Search code examples
databricksazure-databricks

How can changes between SDCL environments be propagated in Databricks?


I am just trying to understand how all of this work.

Let's say that I create 3 workspaces (one for each environment).

Workspace Environment
1 development
2 testing
3 production

I create my declarative objects (database, schemas) using Terraform. Until here I think I'm following best practices.

In GitHub, I have a branch for each environment.

Now, my questions are:

  1. If changes are made to DB can I simply alter my Terraform script and these changes will be detected and applied?
  2. Additionally, is a simple Pull request between branches enough to propagate these changes?

Now, for the imperative objects (tables, views, stored procedures, etc.).

These kinds of objects change all the time, so as far as I'm aware, it's not best practice to define them using Terraform. So, now I'm left with many questions.

  1. How should these objects be defined?
  2. How will changes between environments be propagated?

Any help is welcome!


Solution

  • I'll try to answer in the two groups of questions being asked, one is related to CI/CD and the other towards management of tables, views, and stored procedures which I'll just refer to as Tables for simplicity.

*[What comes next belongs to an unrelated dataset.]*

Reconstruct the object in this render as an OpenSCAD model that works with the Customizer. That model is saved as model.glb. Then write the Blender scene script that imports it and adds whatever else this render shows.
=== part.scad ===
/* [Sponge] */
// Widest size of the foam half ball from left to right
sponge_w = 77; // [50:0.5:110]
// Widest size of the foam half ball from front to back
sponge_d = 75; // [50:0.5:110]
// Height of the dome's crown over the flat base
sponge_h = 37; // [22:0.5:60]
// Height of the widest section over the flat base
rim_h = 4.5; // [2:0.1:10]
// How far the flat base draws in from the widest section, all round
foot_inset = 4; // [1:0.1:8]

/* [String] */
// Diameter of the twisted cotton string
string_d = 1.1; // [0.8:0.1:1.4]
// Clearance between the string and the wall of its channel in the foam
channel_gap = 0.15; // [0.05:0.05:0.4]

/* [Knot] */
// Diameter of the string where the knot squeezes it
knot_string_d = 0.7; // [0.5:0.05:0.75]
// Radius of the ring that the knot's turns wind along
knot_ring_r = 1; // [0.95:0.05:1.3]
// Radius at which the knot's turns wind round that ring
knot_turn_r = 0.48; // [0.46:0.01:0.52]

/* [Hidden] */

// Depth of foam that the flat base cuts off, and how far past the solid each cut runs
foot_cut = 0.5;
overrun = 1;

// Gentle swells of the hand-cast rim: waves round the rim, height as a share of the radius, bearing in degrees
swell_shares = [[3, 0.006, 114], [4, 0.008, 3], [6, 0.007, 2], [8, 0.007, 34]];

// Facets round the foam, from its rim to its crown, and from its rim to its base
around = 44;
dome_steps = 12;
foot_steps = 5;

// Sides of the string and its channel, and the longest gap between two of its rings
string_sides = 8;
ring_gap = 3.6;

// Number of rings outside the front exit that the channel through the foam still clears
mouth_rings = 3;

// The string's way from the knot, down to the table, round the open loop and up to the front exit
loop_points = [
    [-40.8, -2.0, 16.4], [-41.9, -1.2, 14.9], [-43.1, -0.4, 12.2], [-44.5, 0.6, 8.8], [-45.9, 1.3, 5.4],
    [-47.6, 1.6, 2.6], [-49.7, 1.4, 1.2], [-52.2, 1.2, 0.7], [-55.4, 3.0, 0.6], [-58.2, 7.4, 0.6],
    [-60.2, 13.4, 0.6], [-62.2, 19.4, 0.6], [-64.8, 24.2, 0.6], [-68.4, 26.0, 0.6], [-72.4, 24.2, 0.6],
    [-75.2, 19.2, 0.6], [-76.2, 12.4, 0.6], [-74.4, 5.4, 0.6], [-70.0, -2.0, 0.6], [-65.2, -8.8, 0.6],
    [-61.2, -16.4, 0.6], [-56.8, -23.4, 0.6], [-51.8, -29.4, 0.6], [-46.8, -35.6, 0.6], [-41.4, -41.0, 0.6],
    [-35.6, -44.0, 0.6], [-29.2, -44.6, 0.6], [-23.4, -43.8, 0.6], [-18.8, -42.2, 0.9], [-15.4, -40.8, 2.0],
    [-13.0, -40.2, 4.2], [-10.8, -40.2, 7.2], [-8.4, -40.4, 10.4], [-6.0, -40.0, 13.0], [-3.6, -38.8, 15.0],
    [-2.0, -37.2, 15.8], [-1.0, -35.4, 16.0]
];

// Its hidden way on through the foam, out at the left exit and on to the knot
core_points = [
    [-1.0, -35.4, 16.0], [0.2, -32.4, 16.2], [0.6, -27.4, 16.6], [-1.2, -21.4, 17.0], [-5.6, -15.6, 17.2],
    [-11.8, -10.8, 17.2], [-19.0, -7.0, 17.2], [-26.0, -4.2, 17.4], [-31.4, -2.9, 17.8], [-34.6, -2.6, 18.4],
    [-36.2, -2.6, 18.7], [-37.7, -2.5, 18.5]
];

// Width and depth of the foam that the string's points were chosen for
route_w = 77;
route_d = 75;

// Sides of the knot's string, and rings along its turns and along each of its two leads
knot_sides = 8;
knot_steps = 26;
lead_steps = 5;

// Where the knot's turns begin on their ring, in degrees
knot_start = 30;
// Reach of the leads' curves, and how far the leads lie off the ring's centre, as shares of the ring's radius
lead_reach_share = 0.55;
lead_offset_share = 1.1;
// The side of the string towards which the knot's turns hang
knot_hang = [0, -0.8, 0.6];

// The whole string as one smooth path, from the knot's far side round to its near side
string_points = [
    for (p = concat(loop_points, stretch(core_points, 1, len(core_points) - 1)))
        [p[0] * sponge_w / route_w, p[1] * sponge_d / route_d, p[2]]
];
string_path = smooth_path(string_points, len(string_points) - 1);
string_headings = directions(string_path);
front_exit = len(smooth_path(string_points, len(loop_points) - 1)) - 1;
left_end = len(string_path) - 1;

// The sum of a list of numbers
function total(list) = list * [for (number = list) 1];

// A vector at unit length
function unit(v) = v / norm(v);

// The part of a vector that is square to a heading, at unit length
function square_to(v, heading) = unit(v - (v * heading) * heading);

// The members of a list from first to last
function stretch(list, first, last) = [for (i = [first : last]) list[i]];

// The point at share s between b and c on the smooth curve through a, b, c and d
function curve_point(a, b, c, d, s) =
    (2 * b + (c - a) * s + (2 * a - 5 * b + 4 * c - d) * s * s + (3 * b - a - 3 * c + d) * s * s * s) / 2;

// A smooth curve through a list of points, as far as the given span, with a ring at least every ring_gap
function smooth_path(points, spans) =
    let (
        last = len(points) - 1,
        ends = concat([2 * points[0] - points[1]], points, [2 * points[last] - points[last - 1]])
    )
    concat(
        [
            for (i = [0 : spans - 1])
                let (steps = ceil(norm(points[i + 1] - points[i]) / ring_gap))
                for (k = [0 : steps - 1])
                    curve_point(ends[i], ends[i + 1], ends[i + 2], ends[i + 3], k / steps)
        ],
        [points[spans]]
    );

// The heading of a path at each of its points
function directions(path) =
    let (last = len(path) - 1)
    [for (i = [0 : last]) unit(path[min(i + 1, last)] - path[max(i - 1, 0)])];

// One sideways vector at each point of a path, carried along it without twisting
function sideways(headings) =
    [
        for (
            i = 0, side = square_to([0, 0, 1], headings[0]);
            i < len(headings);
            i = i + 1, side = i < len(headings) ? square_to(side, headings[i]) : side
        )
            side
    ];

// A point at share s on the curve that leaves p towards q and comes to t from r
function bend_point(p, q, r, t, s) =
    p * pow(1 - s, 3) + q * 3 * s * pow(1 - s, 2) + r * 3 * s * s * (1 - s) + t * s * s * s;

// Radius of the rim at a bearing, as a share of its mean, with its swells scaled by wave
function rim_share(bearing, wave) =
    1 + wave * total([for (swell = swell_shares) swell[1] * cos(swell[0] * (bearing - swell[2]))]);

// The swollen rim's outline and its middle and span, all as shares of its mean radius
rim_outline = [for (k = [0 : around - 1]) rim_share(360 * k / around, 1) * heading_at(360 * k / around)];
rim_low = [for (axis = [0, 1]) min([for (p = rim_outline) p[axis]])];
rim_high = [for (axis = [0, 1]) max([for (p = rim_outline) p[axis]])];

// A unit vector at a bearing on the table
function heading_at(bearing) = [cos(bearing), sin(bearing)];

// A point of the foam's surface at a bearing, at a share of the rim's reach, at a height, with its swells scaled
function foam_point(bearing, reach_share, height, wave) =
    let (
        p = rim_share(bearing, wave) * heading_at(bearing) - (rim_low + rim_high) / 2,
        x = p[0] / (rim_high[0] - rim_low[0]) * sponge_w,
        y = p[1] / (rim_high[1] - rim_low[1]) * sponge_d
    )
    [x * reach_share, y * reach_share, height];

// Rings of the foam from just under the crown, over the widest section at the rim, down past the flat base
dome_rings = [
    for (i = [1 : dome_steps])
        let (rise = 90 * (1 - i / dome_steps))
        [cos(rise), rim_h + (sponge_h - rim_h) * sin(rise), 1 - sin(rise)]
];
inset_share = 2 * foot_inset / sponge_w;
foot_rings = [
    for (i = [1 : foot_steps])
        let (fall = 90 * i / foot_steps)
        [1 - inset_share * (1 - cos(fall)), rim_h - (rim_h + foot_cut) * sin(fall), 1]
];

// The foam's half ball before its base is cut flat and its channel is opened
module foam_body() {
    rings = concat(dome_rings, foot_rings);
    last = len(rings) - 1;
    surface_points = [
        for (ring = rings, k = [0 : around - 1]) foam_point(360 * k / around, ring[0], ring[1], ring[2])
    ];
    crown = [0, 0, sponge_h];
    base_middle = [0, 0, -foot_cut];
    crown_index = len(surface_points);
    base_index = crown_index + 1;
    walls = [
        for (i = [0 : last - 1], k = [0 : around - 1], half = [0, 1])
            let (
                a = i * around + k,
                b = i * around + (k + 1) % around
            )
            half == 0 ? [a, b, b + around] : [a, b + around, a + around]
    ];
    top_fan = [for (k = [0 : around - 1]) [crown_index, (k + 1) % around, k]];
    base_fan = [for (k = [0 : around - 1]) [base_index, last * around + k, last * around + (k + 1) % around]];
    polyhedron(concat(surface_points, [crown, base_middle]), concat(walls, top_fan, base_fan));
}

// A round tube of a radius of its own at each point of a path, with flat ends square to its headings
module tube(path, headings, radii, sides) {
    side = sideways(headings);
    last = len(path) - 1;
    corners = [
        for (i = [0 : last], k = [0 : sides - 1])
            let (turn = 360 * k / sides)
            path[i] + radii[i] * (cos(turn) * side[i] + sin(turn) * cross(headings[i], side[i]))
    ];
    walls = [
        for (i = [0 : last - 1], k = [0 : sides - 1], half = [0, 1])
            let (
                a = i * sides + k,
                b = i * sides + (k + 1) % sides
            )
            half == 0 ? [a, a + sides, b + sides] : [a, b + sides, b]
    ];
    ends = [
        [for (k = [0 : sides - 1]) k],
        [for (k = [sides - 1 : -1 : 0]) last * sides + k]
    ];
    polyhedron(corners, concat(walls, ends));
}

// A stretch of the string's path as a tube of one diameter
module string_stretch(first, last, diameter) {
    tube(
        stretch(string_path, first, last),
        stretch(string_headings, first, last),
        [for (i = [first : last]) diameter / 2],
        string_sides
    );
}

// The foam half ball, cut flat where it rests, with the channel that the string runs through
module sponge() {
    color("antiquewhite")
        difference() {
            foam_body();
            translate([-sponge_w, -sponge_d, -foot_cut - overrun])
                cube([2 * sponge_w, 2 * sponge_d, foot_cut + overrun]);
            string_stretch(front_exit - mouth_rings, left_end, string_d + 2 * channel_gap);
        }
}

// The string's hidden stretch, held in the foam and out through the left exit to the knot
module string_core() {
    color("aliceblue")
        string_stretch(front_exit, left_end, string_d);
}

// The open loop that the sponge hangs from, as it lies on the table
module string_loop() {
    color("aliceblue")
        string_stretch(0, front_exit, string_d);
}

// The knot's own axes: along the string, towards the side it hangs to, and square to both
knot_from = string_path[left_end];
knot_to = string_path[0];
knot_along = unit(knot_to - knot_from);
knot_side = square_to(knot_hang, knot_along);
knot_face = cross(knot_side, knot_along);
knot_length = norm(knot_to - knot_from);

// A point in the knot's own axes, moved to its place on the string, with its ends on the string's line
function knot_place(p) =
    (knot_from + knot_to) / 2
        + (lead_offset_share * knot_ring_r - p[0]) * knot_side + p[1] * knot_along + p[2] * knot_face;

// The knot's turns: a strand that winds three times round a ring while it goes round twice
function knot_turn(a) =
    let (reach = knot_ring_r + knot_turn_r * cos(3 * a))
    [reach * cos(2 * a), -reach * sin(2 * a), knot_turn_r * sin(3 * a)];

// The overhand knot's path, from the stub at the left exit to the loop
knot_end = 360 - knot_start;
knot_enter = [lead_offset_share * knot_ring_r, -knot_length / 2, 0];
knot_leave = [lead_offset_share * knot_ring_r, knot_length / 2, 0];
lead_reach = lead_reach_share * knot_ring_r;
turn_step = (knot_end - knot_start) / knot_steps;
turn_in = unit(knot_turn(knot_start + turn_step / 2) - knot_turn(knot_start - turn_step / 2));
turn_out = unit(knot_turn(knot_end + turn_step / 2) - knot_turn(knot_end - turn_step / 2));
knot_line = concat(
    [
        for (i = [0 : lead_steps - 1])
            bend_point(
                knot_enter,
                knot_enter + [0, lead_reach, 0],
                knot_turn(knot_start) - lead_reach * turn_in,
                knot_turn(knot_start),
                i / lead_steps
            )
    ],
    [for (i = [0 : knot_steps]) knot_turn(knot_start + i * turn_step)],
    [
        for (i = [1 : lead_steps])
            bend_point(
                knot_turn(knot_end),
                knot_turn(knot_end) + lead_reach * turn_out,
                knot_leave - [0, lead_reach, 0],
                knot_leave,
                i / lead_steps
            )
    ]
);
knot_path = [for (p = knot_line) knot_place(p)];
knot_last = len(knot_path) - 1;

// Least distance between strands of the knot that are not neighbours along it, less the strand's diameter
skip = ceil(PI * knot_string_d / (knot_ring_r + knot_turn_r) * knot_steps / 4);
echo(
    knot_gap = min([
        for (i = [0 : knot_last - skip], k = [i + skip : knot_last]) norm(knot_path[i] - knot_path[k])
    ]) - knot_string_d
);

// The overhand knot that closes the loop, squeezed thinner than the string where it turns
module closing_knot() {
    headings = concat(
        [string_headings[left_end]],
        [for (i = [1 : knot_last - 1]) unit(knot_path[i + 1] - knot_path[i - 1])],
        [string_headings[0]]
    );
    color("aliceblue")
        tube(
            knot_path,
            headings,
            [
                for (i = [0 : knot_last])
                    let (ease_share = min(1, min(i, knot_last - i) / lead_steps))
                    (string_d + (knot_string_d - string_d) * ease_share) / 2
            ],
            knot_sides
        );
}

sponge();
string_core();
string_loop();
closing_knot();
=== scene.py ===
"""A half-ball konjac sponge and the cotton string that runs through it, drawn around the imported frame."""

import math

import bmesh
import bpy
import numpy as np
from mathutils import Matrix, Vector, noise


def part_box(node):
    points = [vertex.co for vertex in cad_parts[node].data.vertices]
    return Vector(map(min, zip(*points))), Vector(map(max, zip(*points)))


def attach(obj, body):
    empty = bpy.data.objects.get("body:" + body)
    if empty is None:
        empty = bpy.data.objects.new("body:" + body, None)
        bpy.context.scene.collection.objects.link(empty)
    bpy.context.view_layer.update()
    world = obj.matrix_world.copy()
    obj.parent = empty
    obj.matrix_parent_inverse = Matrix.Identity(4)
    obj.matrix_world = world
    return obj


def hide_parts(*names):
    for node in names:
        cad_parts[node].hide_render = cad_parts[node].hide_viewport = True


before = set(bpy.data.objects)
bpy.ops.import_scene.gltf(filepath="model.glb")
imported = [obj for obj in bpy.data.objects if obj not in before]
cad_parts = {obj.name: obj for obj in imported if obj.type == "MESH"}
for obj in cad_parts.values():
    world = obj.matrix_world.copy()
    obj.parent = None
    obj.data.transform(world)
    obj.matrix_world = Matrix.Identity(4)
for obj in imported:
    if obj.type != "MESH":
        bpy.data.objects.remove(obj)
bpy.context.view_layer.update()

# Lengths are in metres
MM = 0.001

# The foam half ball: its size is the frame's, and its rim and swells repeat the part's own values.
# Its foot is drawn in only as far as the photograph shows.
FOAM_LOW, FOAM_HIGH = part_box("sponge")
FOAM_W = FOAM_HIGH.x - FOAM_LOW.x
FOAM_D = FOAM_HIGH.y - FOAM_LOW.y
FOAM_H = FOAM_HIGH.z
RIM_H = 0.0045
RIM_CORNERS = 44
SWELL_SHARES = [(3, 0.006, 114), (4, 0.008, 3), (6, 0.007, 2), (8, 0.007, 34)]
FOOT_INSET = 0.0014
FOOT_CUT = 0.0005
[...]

    CI/CD with Multiple Workspaces

    If changes are made to DB can I simply alter my Terraform script and these changes will be detected and applied?

    Terraform does perform drift detection of when the real infrastructure does not match the Terraform configuration; however, Terraform's job is to always try to make the resource match the state of your configuration. For example, say you use Terraform to define a schema retail like so:

    resource "databricks_catalog" "retail" {
      metastore_id = databricks_metastore.this.id
      name         = "retail"
      comment      = ""
    }
    

    Then tomorrow a team member manually uses the Databricks UI to add a comment to this schema stating COMMENT "Store information and retail data". The next time you release and apply your Terraform, it will UNDO your team member's comment because it is not in the Terraform configuration.

    That said, if you manually create a schema that doesn't collide with a schema being managed with Terraform (e.g. different names) then technically there'd be no issue, although this would be an inconsistent and possibly confusing practice.

    Additionally, is a simple Pull request between branches enough to propagate these changes?

    Depending on your Git branching strategy (e.g. GitFlow, Trunk, etc.) you may have different preferred triggers for each environment/workspace. Since you stated you are using different branches for each environment, this is most similar to Gitflow and Pull Requests from lower environment branches (e.g. dev) is a common way to promote your changes.

    For example, if your branches are dev, test, and prod, then you can use GitHub Actions to automatically apply your Terraform for the respective Databricks workspace depending on the target branch that was merged into. See the Hashicorp documentation on automating Terraform with GitHub Actions for more.

    You can also find a very good overview and example of Databricks CI/CD with multiple workspaces on the dbx DevOps concepts page, although dbx does overlap with Terraform in some minor ways.


    Managing Table Assets

    How should these objects be defined?

    Although Databricks tables can be managed with Terraform using the databricks_sql_table resource, views and stored procedures cannot at this time; furthermore, you are correct that it is usually not recommended to use Terraform to manage such volatile resources which are not truly Infrastructure.

    Instead, one alternative is to code these into your workflows (notebook, Python, JAR, etc.) using statements such as spark.sql("CREATE TABLE IF NOT EXISTS ...").

    With this strategy, table alterations such as adding columns in the future can create more complex code, but also remember that you can use the .option("mergeSchema", "true") in your DataFrameWriter when writing a dataframe to a table and this may be all you need as long as you are confident in the schema of your dataframe at runtime.

    How will changes between environments be propagated?

    If using the code approach described above (spark.sql("CREATE ...") and/or mergeSchema on writes), your changes are now a fundamental part of your code itself and therefore will naturally propagate when you push new versions of your notebooks/wheels/JARs.